Speech time: at Fugazy Hall, wearing his better blue blazer with its red lining, Smith climbed onstage, DJ-friendly, to speak on behalf of Warner Bros. Records. To the crowd, Joe began, “I just want to tell you all, Warner Bros. Records feels privileged to take the Grateful Dead out to the world.”

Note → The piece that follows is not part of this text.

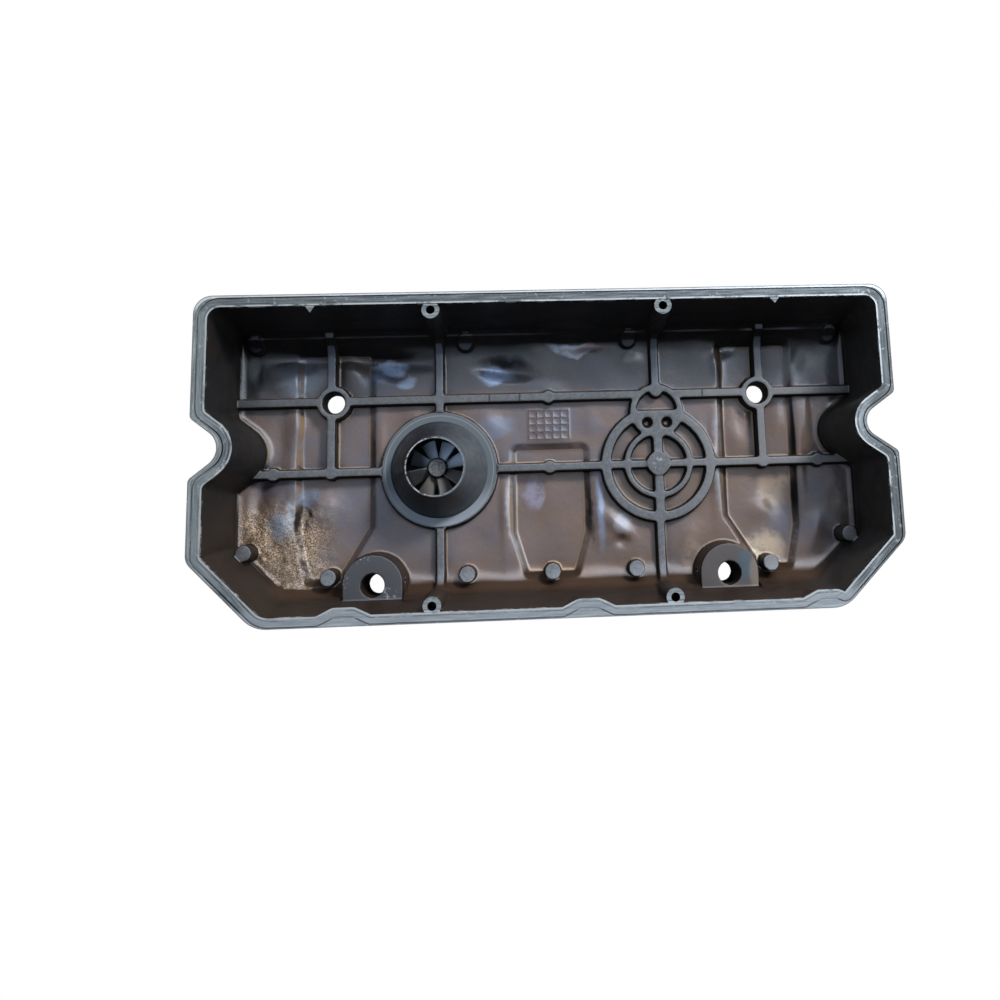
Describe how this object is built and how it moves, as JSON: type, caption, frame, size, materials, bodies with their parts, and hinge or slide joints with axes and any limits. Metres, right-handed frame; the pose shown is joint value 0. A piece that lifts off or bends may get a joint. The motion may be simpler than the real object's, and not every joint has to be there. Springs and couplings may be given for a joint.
{
  "type": "engine valve cover",
  "caption": "Oblong die-cast valve cover, open side up, with notched ends, a grooved sealing rim, inner ribs and lugs, a vaned filler throat and a turning cap.",
  "frame": {"origin": "bottom centre of the casting, in the plane of its outer seats", "axes": "+X along the engine towards the rosette end, +Y across it towards the straight long side, +Z out of the open side"},
  "size_m": [0.54, 0.25, 0.09],
  "materials": {
    "casting": "die-cast, darkened by oil and heat, satin",
    "throat": "heat-resistant moulding, satin, scuffed",
    "cap": "satin",
    "seal": "matte"
  },
  "bodies": {
    "cover": {"cover_casting": "casting", "filler_throat": "throat"},
    "cap": {"filler_cap": "cap", "cap_seal": "seal"}
  },
  "joints": [
    {"name": "cap_turn", "type": "hinge", "parent": "cover", "child": "cap", "pos_m": [-0.0907, -0.0082, 0.006], "axis": [0, 0, -1], "range_deg": [0, 60]}
  ]
}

At that point, the Dead’s manager, Rock Scully, shirted in tie-dye, leaped up on the stage, took the mike from Joe, and clarified:

“The Grateful Dead feel privileged to introduce Warner Bros. Records to the world.”

Where Are They Now:

Carol Doda: After her enhanced breasts (via 44 silicon injections costing $1500), Carol’s career continued for years, from Topless to Bottomless. Even now, she occasionally performed (clothed) at North Beach clubs, and runs her latest business, “Carol Doda’s Champagne and Lace Lingerie Boutique” in San Francisco.

Bill Graham/The Fillmore: Continued promoting concerts until his death in 1991. Opened the Fillmore ballrooms in both San Francisco and Manhattan.

Chet Helms/The Avalon. Founder of many San Francisco “firsts,” including its 1967 “Summer of Love,” the band Big Brother and the Holding Company (he recruited Janis Joplin into it), and psychedelic light show concerts. Died in 2005.

Tom Donahue. Continued his many careers in rock (DJ, manager, label head, concert promoter) until his death in 1975. Best remembered as the developer of “free form (FM) radio.”

Rock Scully. Retired after managing the Dead for their first 20 years (he started managing after seeing the Dead (known then as The Warlocks at one of Ken Kesey’s Acid Tests. Moved to Hawaii.